Integrity: Data integrity is of utmost importance in information security, and only authorized persons can alter the data. Guaranteeing data integrity also involves ensuring unauthorized modifications or deletions made can be undone.
Availability: Information should be available upon need by authorized persons. Power outages, network failure, and sabotage are some of the risks facing information availability.
As there lacks a one-fits-all approach to information security, it’s the duty of those responsible for managing information security risks to apply security controls based on their risk assessment.
ISO 27001 attaches utmost importance to protecting the CIA triad, which is achieved by assessing the risks plausible and coming up with mitigation measures to prevent such incidents from occurring.
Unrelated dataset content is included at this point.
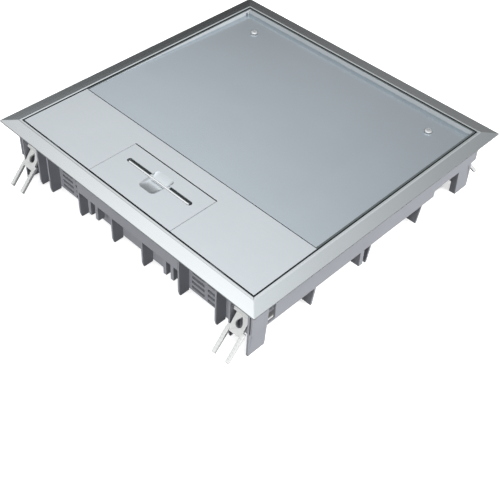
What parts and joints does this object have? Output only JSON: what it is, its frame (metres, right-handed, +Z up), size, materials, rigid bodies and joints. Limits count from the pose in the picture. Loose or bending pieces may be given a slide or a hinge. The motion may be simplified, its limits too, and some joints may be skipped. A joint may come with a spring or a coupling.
{
  "type": "floor socket box",
  "caption": "Square floor socket box: metal rim frame with snap claws, hinged lid with inlay plate, cord outlet flap with pull bar, device cups with sockets.",
  "frame": {"origin": "centre of the four corner feet's plane, under the middle of the lid", "axes": "+Z up through the lid, -Y towards the cord outlet, +Y towards the lid hinge, X along the hinge"},
  "size_m": [0.324, 0.342, 0.0677],
  "materials": {
    "frame_plastic": "fine spark texture, grey polyamide",
    "rim_metal": "brushed, anodised",
    "strip_metal": "fine brushed stainless",
    "plate_metal": "satin stainless",
    "bar_metal": "polished edge",
    "lid_plastic": "grey polyamide",
    "claw_plastic": "white acetal",
    "cup_plastic": "dark grey polyamide",
    "socket_plastic": "white",
    "insert_plastic": "light grey",
    "steel": "zinc plated",
    "brass": "bare",
    "rubber": "black elastomer"
  },
  "bodies": {
    "root": {"frame_front": "frame_plastic", "frame_back": "frame_plastic", "frame_right": "frame_plastic", "frame_left": "frame_plastic", "rim_trim_front": "rim_metal", "rim_trim_back": "rim_metal", "rim_trim_right": "rim_metal", "rim_trim_left": "rim_metal", "corner_brackets": "steel", "hinge_pins": "steel", "latch_clips": "steel", "lid_buffers": "rubber", "claw_pins": "steel", "cup_left": "cup_plastic", "cup_middle": "cup_plastic", "cup_right": "cup_plastic", "carrier_left": "cup_plastic", "carrier_middle": "cup_plastic", "carrier_right": "cup_plastic", "power_socket_left_1": "socket_plastic", "power_socket_left_2": "socket_plastic", "power_socket_left_3": "socket_plastic", "power_socket_right_1": "socket_plastic", "power_socket_right_2": "socket_plastic", "power_socket_right_3": "socket_plastic", "power_contacts_left": "brass", "power_contacts_right": "brass", "earth_clips_left": "steel", "earth_clips_right": "steel", "data_module_front": "insert_plastic", "data_module_back": "insert_plastic", "blank_plates": "insert_plastic", "cable_grommets": "rubber", "cable_clamps": "cup_plastic"},
    "lid": {"lid_tray": "lid_plastic", "front_strip": "strip_metal", "inlay_plate": "plate_metal", "plate_screws": "steel", "lid_stiffeners": "steel", "flap_pin": "steel"},
    "outlet_flap": {"flap_plate": "strip_metal", "flap_body": "lid_plastic", "flap_seal": "rubber"},
    "pull_bar": {"pull_bar": "bar_metal"},
    "claw_front_right": {"claw_front_right": "claw_plastic"},
    "claw_front_left": {"claw_front_left": "claw_plastic"},
    "claw_back_right": {"claw_back_right": "claw_plastic"},
    "claw_back_left": {"claw_back_left": "claw_plastic"}
  },
  "joints": [
    {"name": "lid_hinge", "type": "hinge", "parent": "root", "child": "lid", "pos_m": [0, 0.14, 0.0634], "axis": [-1, 0, 0], "range_deg": [0, 100]},
    {"name": "flap_hinge", "type": "hinge", "parent": "lid", "child": "outlet_flap", "pos_m": [0, -0.0985, 0.0644], "axis": [-1, 0, 0], "range_deg": [0, 95]},
    {"name": "bar_slide", "type": "slide", "parent": "outlet_flap", "child": "pull_bar", "axis": [0, 0, 1], "range_m": [0, 0.015]},
    {"name": "claw_front_right_hinge", "type": "hinge", "parent": "root", "child": "claw_front_right", "pos_m": [0.13617, -0.14405, 0.038], "axis": [-1, 0, 0], "range_deg": [-30, 50]},
    {"name": "claw_front_left_hinge", "type": "hinge", "parent": "root", "child": "claw_front_left", "pos_m": [-0.13617, -0.14405, 0.038], "axis": [-1, 0, 0], "range_deg": [-30, 50]},
    {"name": "claw_back_right_hinge", "type": "hinge", "parent": "root", "child": "claw_back_right", "pos_m": [0.13617, 0.14405, 0.038], "axis": [1, 0, 0], "range_deg": [-30, 50]},
    {"name": "claw_back_left_hinge", "type": "hinge", "parent": "root", "child": "claw_back_left", "pos_m": [-0.13617, 0.14405, 0.038], "axis": [1, 0, 0], "range_deg": [-30, 50]}
  ]
}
Put simply, the standard is founded on a process for managing risks by first establishing where the threats exist, and then systematically addressing them through the adoption of security controls.
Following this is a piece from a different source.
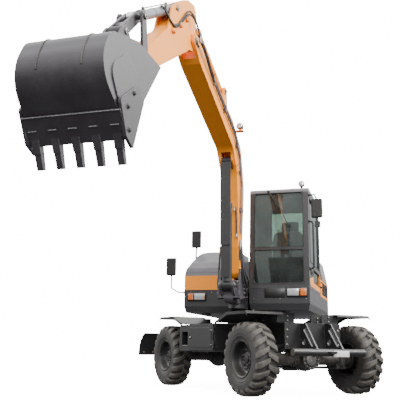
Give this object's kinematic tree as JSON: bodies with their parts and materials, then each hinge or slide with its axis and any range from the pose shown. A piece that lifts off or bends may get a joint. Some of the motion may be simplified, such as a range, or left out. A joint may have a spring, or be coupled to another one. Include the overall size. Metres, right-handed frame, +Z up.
{
  "type": "wheeled excavator",
  "caption": "Compact wheeled excavator with a swing boom, bucket, rear blade, glazed cab on the left and twin side boxes on the undercarriage.",
  "frame": {"origin": "middle of the whole machine's bounding box in plan, on the ground under the wheels", "axes": "+X towards the undercarriage's steered front end, +Y to its left, +Z up; the upper structure is slewed 43.6 degrees to the right as in the picture"},
  "size_m": [7.486, 6.5018, 4.5298],
  "materials": {
    "black": "satin",
    "bucket_steel": "worn",
    "engine": "rough",
    "glass": "clear",
    "grey": "satin",
    "lamp": "clear",
    "orange": "gloss",
    "rim": "satin",
    "rod_steel": "polished",
    "seat": "woven",
    "trim": "matt",
    "tyre": "matt"
  },
  "bodies": {
    "chassis": {"chassis_frame": "black", "fenders": "black", "front_axle": "black", "rear_axle": "black", "drive_line": "black"},
    "box_door_left": {"box_door_left": "black"},
    "box_door_right": {"box_door_right": "black"},
    "knuckle_left": {"knuckle_left": "black"},
    "knuckle_right": {"knuckle_right": "black"},
    "steer_rod": {"steer_rod": "rod_steel"},
    "blade": {"dozer_blade": "black"},
    "blade_cyl_barrel": {"blade_cyl_barrel": "black"},
    "blade_cyl_rod": {"blade_cyl_rod": "rod_steel"},
    "upper": {"upper_frame": "black", "counterweight": "grey", "left_skirt": "grey", "right_skirt": "grey", "left_band": "orange", "right_band": "orange", "tank_cover": "grey", "engine": "engine", "cab_floor": "grey", "cab_front": "grey", "cab_side": "grey", "cab_left": "grey", "cab_rear": "grey", "cab_roof": "grey", "cab_glass": "glass", "seat": "seat", "cab_controls": "trim", "lamps": "lamp", "mirrors": "trim", "handrails": "black"},
    "engine_hood": {"engine_hood": "grey"},
    "cab_door": {"cab_door": "grey", "door_glass": "glass"},
    "swing_post": {"swing_post": "orange"},
    "boom": {"boom": "orange", "boom_lines": "black"},
    "boom_cyl_barrel": {"boom_cyl_barrel": "orange"},
    "boom_cyl_rod": {"boom_cyl_rod": "rod_steel"},
    "arm": {"arm": "orange"},
    "arm_cyl_barrel": {"arm_cyl_barrel": "orange"},
    "arm_cyl_rod": {"arm_cyl_rod": "rod_steel"},
    "rocker": {"rocker": "bucket_steel"},
    "bucket": {"bucket": "bucket_steel"},
    "link": {"link": "bucket_steel"},
    "bucket_cyl_barrel": {"bucket_cyl_barrel": "grey"},
    "bucket_cyl_rod": {"bucket_cyl_rod": "rod_steel"},
    "wheel_front_left": {"tyre_front_left": "tyre", "rim_front_left": "rim"},
    "wheel_front_right": {"tyre_front_right": "tyre", "rim_front_right": "rim"},
    "wheel_rear_left": {"tyre_rear_left": "tyre", "rim_rear_left": "rim"},
    "wheel_rear_right": {"tyre_rear_right": "tyre", "rim_rear_right": "rim"}
  },
  "joints": [
    {"name": "slew", "type": "hinge", "parent": "chassis", "child": "upper", "pos_m": [-1.3427, 1.6152, 1.11], "axis": [0, 0, 1], "continuous": true},
    {"name": "wheel_spin_front_left", "type": "hinge", "parent": "knuckle_left", "child": "wheel_front_left", "pos_m": [-0.0677, 2.5152, 0.5], "axis": [0, 1, 0], "continuous": true},
    {"name": "wheel_spin_front_right", "type": "hinge", "parent": "knuckle_right", "child": "wheel_front_right", "pos_m": [-0.0677, 0.7152, 0.5], "axis": [0, 1, 0], "continuous": true},
    {"name": "wheel_spin_rear_left", "type": "hinge", "parent": "chassis", "child": "wheel_rear_left", "pos_m": [-2.6177, 2.5152, 0.5], "axis": [0, 1, 0], "continuous": true},
    {"name": "wheel_spin_rear_right", "type": "hinge", "parent": "chassis", "child": "wheel_rear_right", "pos_m": [-2.6177, 0.7152, 0.5], "axis": [0, 1, 0], "continuous": true},
    {"name": "steer_left", "type": "hinge", "parent": "chassis", "child": "knuckle_left", "pos_m": [-0.0677, 2.2952, 0.5], "axis": [0, 0, 1], "range_deg": [-28, 28]},
    {"name": "steer_right", "type": "hinge", "parent": "chassis", "child": "knuckle_right", "pos_m": [-0.0677, 0.9352, 0.5], "axis": [0, 0, 1], "range_deg": [-29, 29]},
    {"name": "steer_rod_slide", "type": "slide", "parent": "chassis", "child": "steer_rod", "axis": [0, 1, 0], "range_m": [-0.095, 0.095]},
    {"name": "blade_lift", "type": "hinge", "parent": "chassis", "child": "blade", "pos_m": [-2.9827, 1.6152, 0.56], "axis": [0, 1, 0], "range_deg": [-54, 3]},
    {"name": "blade_cyl_swing", "type": "hinge", "parent": "chassis", "child": "blade_cyl_barrel", "pos_m": [-2.9427, 1.6152, 0.9], "axis": [0, 1, 0], "range_deg": [-34.3, 2]},
    {"name": "blade_cyl_slide", "type": "slide", "parent": "blade_cyl_barrel", "child": "blade_cyl_rod", "axis": [-0.9191, 0, -0.3939], "range_m": [-0.016, 0.236]},
    {"name": "box_door_left_open", "type": "hinge", "parent": "chassis", "child": "box_door_left", "pos_m": [-0.8167, 2.6852, 0.785], "axis": [0, 0, -1], "range_deg": [0, 90]},
    {"name": "box_door_right_open", "type": "hinge", "parent": "chassis", "child": "box_door_right", "pos_m": [-0.8167, 0.5452, 0.785], "axis": [0, 0, 1], "range_deg": [0, 90]},
    {"name": "hood_open", "type": "hinge", "parent": "upper", "child": "engine_hood", "pos_m": [-1.63092, 1.88967, 2.115], "axis": [0.6896, 0.7242, 0], "range_deg": [0, 50]},
    {"name": "cab_door_open", "type": "hinge", "parent": "upper", "child": "cab_door", "pos_m": [-0.65557, 2.41216, 2.14], "axis": [0, 0, 1], "range_deg": [0, 95]},
    {"name": "boom_swing", "type": "hinge", "parent": "upper", "child": "swing_post", "pos_m": [-0.24196, 0.56698, 1.37], "axis": [0, 0, 1], "range_deg": [-60, 60]},
    {"name": "boom_lift", "type": "hinge", "parent": "swing_post", "child": "boom", "pos_m": [-0.11161, 0.44285, 1.64], "axis": [-0.6896, -0.7242, 0], "range_deg": [-80, 8]},
    {"name": "boom_cyl_swing", "type": "hinge", "parent": "swing_post", "child": "boom_cyl_barrel", "pos_m": [0.06944, 0.27044, 1.47], "axis": [-0.6896, -0.7242, 0], "range_deg": [-82.1, 8.3]},
    {"name": "boom_cyl_slide", "type": "slide", "parent": "boom_cyl_barrel", "child": "boom_cyl_rod", "axis": [0.0146, -0.0139, 0.9998], "range_m": [-0.399, 0.043]},
    {"name": "arm_turn", "type": "hinge", "parent": "boom", "child": "arm", "pos_m": [1.5033, -1.095, 4.06], "axis": [0.6896, 0.7242, 0], "range_deg": [-25, 70]},
    {"name": "arm_cyl_swing", "type": "hinge", "parent": "boom", "child": "arm_cyl_barrel", "pos_m": [0.43152, -0.07437, 4.05], "axis": [0.6896, 0.7242, 0], "range_deg": [-3.1, 8.5]},
    {"name": "arm_cyl_slide", "type": "slide", "parent": "arm_cyl_barrel", "child": "arm_cyl_rod", "axis": [0.6969, -0.6636, 0.2721], "range_m": [-0.145, 0.4]},
    {"name": "bucket_curl", "type": "hinge", "parent": "arm", "child": "bucket", "pos_m": [2.71266, -2.24667, 3], "axis": [0.6896, 0.7242, 0], "range_deg": [-12, 120]},
    {"name": "rocker_turn", "type": "hinge", "parent": "arm", "child": "rocker", "pos_m": [2.58231, -2.12254, 3.08], "axis": [0.6896, 0.7242, 0], "range_deg": [-8.4, 82.6]},
    {"name": "link_turn", "type": "hinge", "parent": "bucket", "child": "link", "pos_m": [2.8575, -2.38459, 3.23], "axis": [0.6896, 0.7242, 0], "range_deg": [-55.1, 5.6]},
    {"name": "bucket_cyl_swing", "type": "hinge", "parent": "arm", "child": "bucket_cyl_barrel", "pos_m": [1.90159, -1.4743, 4.18], "axis": [0.6896, 0.7242, 0], "range_deg": [-0.4, 2.4]},
    {"name": "bucket_cyl_slide", "type": "slide", "parent": "bucket_cyl_barrel", "child": "bucket_cyl_rod", "axis": [0.609, -0.5799, -0.5412], "range_m": [-0.065, 0.62]}
  ],
  "couplings": [
    {"joint": "steer_right", "follows": "steer_left", "ratio": 1},
    {"joint": "steer_rod_slide", "follows": "steer_left", "m_per_rad": -0.18253},
    {"joint": "blade_cyl_swing", "follows": "blade_lift", "ratio": 0.63285},
    {"joint": "blade_cyl_slide", "follows": "blade_lift", "m_per_rad": -0.24686},
    {"joint": "boom_cyl_swing", "follows": "boom_lift", "ratio": 1.0244},
    {"joint": "boom_cyl_slide", "follows": "boom_lift", "m_per_rad": 0.28368},
    {"joint": "arm_cyl_swing", "follows": "arm_turn", "ratio": 0.11928},
    {"joint": "arm_cyl_slide", "follows": "arm_turn", "m_per_rad": 0.32456},
    {"joint": "rocker_turn", "follows": "bucket_curl", "ratio": 0.68704},
    {"joint": "link_turn", "follows": "bucket_curl", "ratio": -0.4576},
    {"joint": "bucket_cyl_swing", "follows": "bucket_curl", "ratio": 0.01843},
    {"joint": "bucket_cyl_slide", "follows": "bucket_curl", "m_per_rad": 0.29461}
  ]
}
The standard, which takes a risk-based approach to address information security, defines a six-step planning process:
Define a security policy
Define the scope of the ISMS
Conduct a risk assessment
Managed identified risks
Select the control objectives and controls to be implemented
Prepare a statement of applicability
Also incorporated in the specification are specifics on internal audits, management responsibilities and documentation.
As this standard only offers a checklist of controls for businesses to follow, companies should consider adopting it together with ISO/IEC 27002:2005. ISO/IEC 27002:2005 includes a comprehensive set of information security control objectives and a set of generally accepted security controls.
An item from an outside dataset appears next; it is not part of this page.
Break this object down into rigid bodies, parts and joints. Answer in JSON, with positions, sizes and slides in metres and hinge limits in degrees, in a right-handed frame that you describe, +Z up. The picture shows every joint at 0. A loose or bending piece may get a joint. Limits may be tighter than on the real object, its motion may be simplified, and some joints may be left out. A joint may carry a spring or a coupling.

Whether ISO 27001 is GDPR compliant is a question that gets asked often. As the standard only offers a framework for developing an ISMS, it doesn’t cover the general rules of GDPR put in place by the European Union. Luckily, pairing this standard with ISO 27701 will ensure GDPR compliance.
What are the ISO 27001 Controls?
Also known as safeguards, these are the practices to be implemented to reduce risks to acceptable levels. These practices can be:
Technical: These are mainly implemented in the information system department and include anything from software and hardware to firmware components. Creating a backup or installing antivirus software are some of the basic technical controls.
Organizational: This includes defining the expected behavior from the users and the system. Access Control Policy and BYOD Policy are some of the controls commonly applied.
Legal: Legal controls are implemented by ensuring set rules and behaviors comply with other business regulations.
Physical: Physical controls involve using devices humans physically interact with, such as CCTV cameras, alarm systems, or locks.
Human resource: These controls are implemented by sharing awareness on how to perform your activities securely. Such will include security awareness training and internal auditor training.
Security in the Cloud
Laboratory monitoring is crucial for flexibility and agility in daily operations. And with so many pharmaceutical, life science, biotech and healthcare industries moving their devices, data centers, business processes and more to the cloud, security in the cloud is essential.
The good news is, one can ensure security in the cloud and protect digital information by implementing ISO/IEC 27001. This is the best-known compliance standard within the ISO/IEC 27000 family of standards.
Given the thousands of cloud systems available today, it’s prudent to do extensive research when selecting the right solution for your business.